Another issue that is germane to this topic is political: A number of these comments seem to be suggesting that the Board of Regents is somehow bowing to a conservative/Republican cabal, towing the line of the GOP. The BOR now has, and after this most recent election will continue to have, six Democrats and two Republicans on it. That’s hardly evidence of a conservative takeover of the BOR.
As the latest elections, both nationally and in individual states have shown, DEI is a controversial topic. As another said, one can support the philosophical goals of “diversity, equity, and inclusion” but take issue with the implementation thereof. That’s where the Regents come in.
Rebekah Modrak
We elect the Board of Regents as stewards who have “control and direction of all expenditures from the institution’s funds.” You might find this 2002 interview with Board of Regents Chair Laurence Deitch interesting. He notes that the President, and the President alone, is the leader of the University and the Regents are not to micro-manage “the daily affairs of the University.” “Regarding his view of the regents’ role in faculty personnel decisions—such as hiring, tenure and termination—Deitch says it is a ‘hands-off situation for us.'” https://record.umich.edu/articles/deitch-discusses-boards-role-with-faculty/
Christopher Godwin
Right, of course. I read the blurb on the U of M website about the role of the Regents.

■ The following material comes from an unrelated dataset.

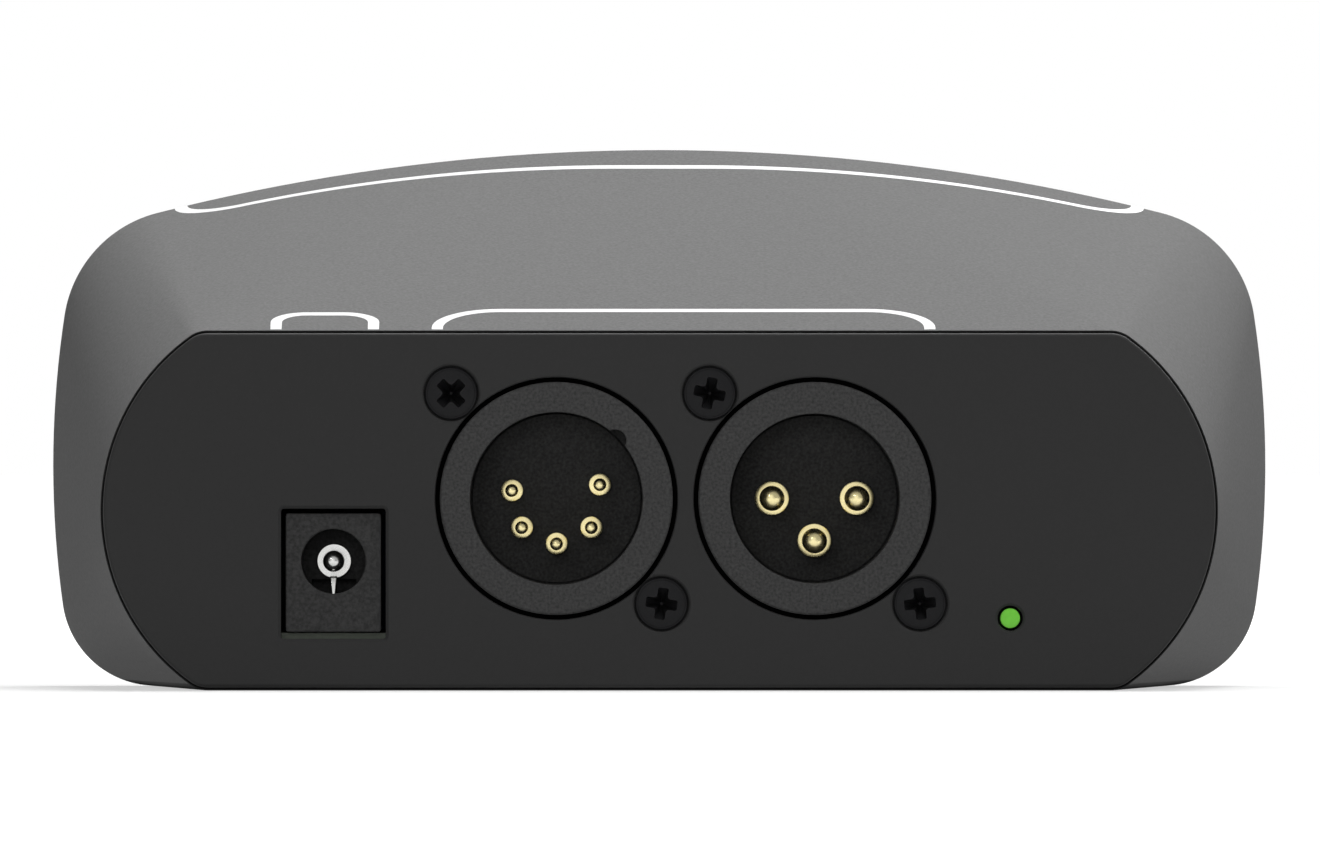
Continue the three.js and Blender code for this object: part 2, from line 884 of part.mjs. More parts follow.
// The latch lever seen from the side: a thumb tab, a web up to the barrel, and an arm with a ramped hook
function latchLever() {
  const x = spread(latch.width);
  const tabFront = -latch.tabProud;
  const armTop = tabBottom + latch.armThickness;
  const hookFront = latch.armDepth - latch.hookThickness;
  const side = new THREE.Shape([
    new THREE.Vector2(tabFront, tabBottom),
    new THREE.Vector2(hookFront - latch.hookRamp, tabBottom),
    new THREE.Vector2(hookFront, hookBottom),
    new THREE.Vector2(latch.armDepth, hookBottom),
    new THREE.Vector2(latch.armDepth, armTop),
    new THREE.Vector2(latch.pivotDepth + latch.pivotRadius, armTop),
    new THREE.Vector2(latch.pivotDepth, pivotHeight),
    new THREE.Vector2(tabFront + latch.tabThickness, tabTop),
    new THREE.Vector2(tabFront, tabTop),
  ]);
  const place = { y: latch.pivotDepth, z: pivotHeight };
  const barrel = bar('x', place, latch.pivotRadius, x, screwSides);
  const axle = bar('x', place, latch.axleRadius, spread(latch.width + 2 * latch.axleLength), screwSides);
  return join(extrudeX(side, x), barrel, axle);
}

// Power jack, drawn about the axis of its bore with its face at y = 0

function jackHousing() {
  const shell = box({
    x: spread(jack.width),
    y: [0, jack.length],
    z: [-jack.boreHeight, jack.height - jack.boreHeight],
  });
  const bore = bar('y', {}, jack.boreDiameter / 2, [-overrun, jack.boreDepth], insertSides);
  const pinSeat = bar('y', {}, jack.pinDiameter / 2 + threadGap, [0, jack.length + overrun], pinSides);
  const leafSeat = box({
    x: spread(jack.leafWidth + 2 * threadGap),
    y: [jack.boreDepth - overrun, jack.length + overrun],
    z: [-jack.leafRoot - jack.leafThickness - threadGap, threadGap - jack.leafRoot],
  });
  return cut(shell, bore, pinSeat, leafSeat);
}

function jackPin() {
  const radius = jack.pinDiameter / 2;
  const profile = [];
  for (let i = 0; i <= domeSteps; i += 1) {
    const angle = Math.PI / 2 * i / domeSteps;
    profile.push([radius * Math.sin(angle), jack.pinSetback + radius * (1 - Math.cos(angle))]);
  }
  profile[0][0] = 0;
  const collarBack = jack.boreDepth - threadGap;
  profile.push([radius, collarBack - jack.pinCollarThickness]);
  profile.push([jack.pinCollarDiameter / 2, collarBack - jack.pinCollarThickness]);
  profile.push([jack.pinCollarDiameter / 2, collarBack]);
  profile.push([radius, collarBack]);
  profile.push([radius, jack.length]);
  profile.push([0, jack.length]);
  return revolve(profile, pinSides);
}

// The leaf that presses on the plug's barrel: it slopes up from its root towards a narrow tip
function jackLeaf() {
  const half = jack.leafWidth / 2;
  const stations = [
    { y: jack.leafSetback, top: -jack.leafTip, half: half / 2 },
    { y: jack.boreDepth, top: -jack.leafRoot, half },
    { y: jack.length, top: -jack.leafRoot, half },
  ];
  return loft(stations.map((station) => ({
    y: station.y,
    points: [
      new THREE.Vector2(-station.half, station.top - jack.leafThickness),
      new THREE.Vector2(station.half, station.top - jack.leafThickness),
      new THREE.Vector2(station.half, station.top),
      new THREE.Vector2(-station.half, station.top),
    ],
  })));
}

// Status light

function lightPipeSolid() {
  const rod = bar('y', {}, lightPipe.diameter / 2, [0, lightPipe.length], screwSides);
  const foot = box({
    x: spread(lightPipe.footWidth),
    y: [lightPipe.length - lightPipe.footLength, lightPipe.length],
    z: [onBoard - lightPipe.height, lightPipe.diameter / 2],
  });
  return join(rod, foot);
}

// Parts on the board, drawn with their underside at z = 0

function chipSolid(size, chamfer) {
  const layers = [[0, chamfer], [size.height / 2, 0], [size.height, chamfer]].map(([level, inset]) => ({
    y: level,
    points: [
      new THREE.Vector2(inset - size.width / 2, inset - size.depth / 2),
      new THREE.Vector2(size.width / 2 - inset, inset - size.depth / 2),
      new THREE.Vector2(size.width / 2 - inset, size.depth / 2 - inset),
      new THREE.Vector2(inset - size.width / 2, size.depth / 2 - inset),
    ],
  }));
  return turned(loft(layers), xAxis, Math.PI / 2);
}

function capacitorSolid() {
  const radius = capacitor.diameter / 2;
  return turned(revolve([
    [0, 0],
    [radius, 0],
    [radius, capacitor.height - capacitor.rim],
    [radius - capacitor.rim, capacitor.height],
    [0, capacitor.height],
  ], bossSides), xAxis, Math.PI / 2);
}

// Materials, one for each kind of surface

function finish(color, roughness, metalness) {
  return new THREE.MeshStandardMaterial({ color, roughness, metalness, flatShading: true });
}

const materials = {
  shellGrey: finish(0x8a8a8a, 0.6, 0),
  panelBlack: finish(0x2f2f30, 0.55, 0),
  connectorBlack: finish(0x3a3a3b, 0.7, 0),
  insertBlack: finish(0x262627, 0.6, 0),
  screwBlack: finish(0x1d1d1e, 0.4, 0.6),
  gold: finish(0xe6c86e, 0.3, 1),
  silver: finish(0xd2d2d2, 0.3, 1),
  steel: finish(0x9a9c9f, 0.35, 1),
  boardGreen: finish(0x2f5a3c, 0.6, 0),
  chipBlack: finish(0x18181a, 0.5, 0),
  canBlue: finish(0x2b3650, 0.4, 0.2),
  lightGreen: finish(0x6abd3e, 0.3, 0),
};

// Assembly

const splitter = new THREE.Group();
splitter.name = 'splitter';

function add(parent, name, geometry, material, place = {}) {
  const mesh = new THREE.Mesh(geometry, material);
  mesh.name = name;
  mesh.position.set(place.x ?? 0, place.y ?? 0, place.z ?? 0);
  parent.add(mesh);
  return mesh;
}

function addGroup(place) {
  const group = new THREE.Group();
  group.position.set(place.x, place.y, place.z);
  group.rotation.z = place.turn ?? 0;
  splitter.add(group);
  return group;
}

function addPanelScrew(group, name, { x, z }, degrees) {
  add(group, name, screwSolid(panelScrew, degrees), materials.screwBlack, { x, y: panelScrew.sunk, z });
}

add(splitter, 'top_shell', topShell(), materials.shellGrey);
add(splitter, 'base_plate', basePlate(), materials.panelBlack);
add(splitter, 'front_panel', frontPanel(), materials.panelBlack);
add(splitter, 'rear_panel', rearPanel(), materials.panelBlack);
add(splitter, 'circuit_board', circuitBoard(), materials.boardGreen);

inputSockets.forEach((socket, i) => {
  const { male } = socket;
  const group = addGroup(socket);
  const prefix = `input_${male.pinAngles.length}pin`;
  add(group, `${prefix}_housing`, maleHousing(male), materials.connectorBlack);
  for (const pin of pinPlaces(male)) {
    add(group, `${prefix}_${pin.name}`, maleContact(male, pin), materials.gold, { x: pin.x, z: pin.z });
  }
  screwPlaces.forEach((place, k) => {
    addPanelScrew(group, `${prefix}_screw_${place.name}`, place, inputScrewTurns[2 * i + k]);
  });
});

outputSockets.forEach((socket, i) => {
  const group = addGroup(socket);
  const prefix = `output_${i + 1}`;
  add(group, `${prefix}_housing`, femaleHousing(), materials.connectorBlack);
  add(group, `${prefix}_insert`, femaleInsert(), materials.insertBlack);
  add(group, `${prefix}_latch_lever`, latchLever(), materials.steel);
  screwPlaces.forEach((place) => addPanelScrew(group, `${prefix}_screw_${place.name}`, place, 0));
});

for (const place of bossPlaces) {
  const screw = add(splitter, `base_screw_${place.name}`, screwSolid(baseScrew, 0), materials.screwBlack);
  screw.position.set(place.x, place.y, baseScrew.sunk);
  screw.rotation.x = Math.PI / 2;
}

const jackY = frontFaceY + jack.setback;
const jackGroup = addGroup({ x: jack.x, y: jackY, z: onBoard + jack.boreHeight });
add(jackGroup, 'dc_jack_housing', jackHousing(), materials.connectorBlack);
add(jackGroup, 'dc_jack_center_pin', jackPin(), materials.silver);
add(jackGroup, 'dc_jack_spring_contact', jackLeaf(), materials.silver);

const ledY = frontFaceY + lightPipe.length + fitGap;
add(splitter, 'light_pipe', lightPipeSolid(), materials.lightGreen, {
  x: lightPipe.x,
  y: frontFaceY,
  z: lightPipe.height,
});
const ledSolid = box({ x: spread(led.width), y: [0, led.length], z: [0, led.height] });
add(splitter, 'power_led', ledSolid, materials.lightGreen, { x: lightPipe.x, y: ledY, z: onBoard });

const capacitorY = jackY + jack.length + capacitor.gap + capacitor.diameter / 2;
add(splitter, 'bulk_capacitor', capacitorSolid(), materials.canBlue, {
  x: capacitor.x,
  y: capacitorY,
  z: onBoard,
});

// Behind the inputs' contacts and the capacitor stand a row of line drivers and a row of converters, one of
// each for every output
const contactsEnd = frontFaceY + tailDepth(male3, 1) + male3.pinDiameter / 2;
const chipY = Math.max(contactsEnd, capacitorY + capacitor.diameter / 2) + chip.gap + chip.depth / 2;
const converterY = chipY + chip.depth / 2 + converter.gap + converter.depth / 2;
for (let i = 0; i < outputCount; i += 1) {
  const x = (i - (outputCount - 1) / 2) * -converter.pitch;
  const driver = chipSolid(chip, chip.chamfer);
  const block = chipSolid(converter, 0);
  add(splitter, `line_driver_${i + 1}`, driver, materials.chipBlack, { x, y: chipY, z: onBoard });
  add(splitter, `converter_${i + 1}`, block, materials.chipBlack, { x, y: converterY, z: onBoard });
}
add(splitter, 'line_receiver', chipSolid(receiver, chip.chamfer), materials.chipBlack, {
  x: receiver.x,
  y: ledY + led.length + receiver.gap + receiver.depth / 2,
  z: onBoard,
});

export default splitter;
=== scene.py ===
"""A desk-top splitter for stage-lighting signals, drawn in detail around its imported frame.

Lengths are in millimetres, and as_object turns them into the scene's metres. Every connector is
drawn about its own axis with its face at y = 0 and its depth along +Y, as are the screws.
"""

import json
import math

import bmesh
import bpy
from mathutils import Matrix, Vector

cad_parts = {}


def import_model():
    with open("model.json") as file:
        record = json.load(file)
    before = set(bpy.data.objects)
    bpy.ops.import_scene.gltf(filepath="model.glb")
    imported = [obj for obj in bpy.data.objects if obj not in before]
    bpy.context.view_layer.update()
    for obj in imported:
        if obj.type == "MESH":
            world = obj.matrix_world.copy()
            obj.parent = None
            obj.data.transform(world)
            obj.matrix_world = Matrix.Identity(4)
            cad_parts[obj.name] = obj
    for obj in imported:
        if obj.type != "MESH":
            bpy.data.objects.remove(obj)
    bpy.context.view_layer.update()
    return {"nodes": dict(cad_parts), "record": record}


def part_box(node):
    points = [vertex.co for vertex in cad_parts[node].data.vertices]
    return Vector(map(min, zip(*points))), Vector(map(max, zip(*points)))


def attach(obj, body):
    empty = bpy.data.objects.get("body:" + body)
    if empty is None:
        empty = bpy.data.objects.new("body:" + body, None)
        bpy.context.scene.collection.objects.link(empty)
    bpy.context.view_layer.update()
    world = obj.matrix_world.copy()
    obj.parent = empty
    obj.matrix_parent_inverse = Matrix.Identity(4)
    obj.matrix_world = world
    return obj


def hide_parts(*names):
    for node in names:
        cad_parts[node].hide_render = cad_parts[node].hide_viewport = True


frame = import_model()
nodes = frame["nodes"]

MM = 0.001


def node_box(node):
    low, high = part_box(node)
    return low / MM, high / MM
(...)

I’m not suggesting that it would be appropriate or even possible for the Regents to “to micro-manage ‘the daily affairs of the University,'” however, this issue is not related to routine, “day-to-day” functioning of the university. For me it’s on the same over-arching level as other policies, e.g., Title IX compliance, investing in companies in apartheid South Africa, etc. From the article you cited, Deitch also said “‘In my view, the president and the president alone is the leader of the University,’ he said. The regents, however, determine the general direction and tone of the University.” This issue is directly related to the general direction and tone of the University.
The residents of Michigan deserve a voice in this, and the Regents are our voices.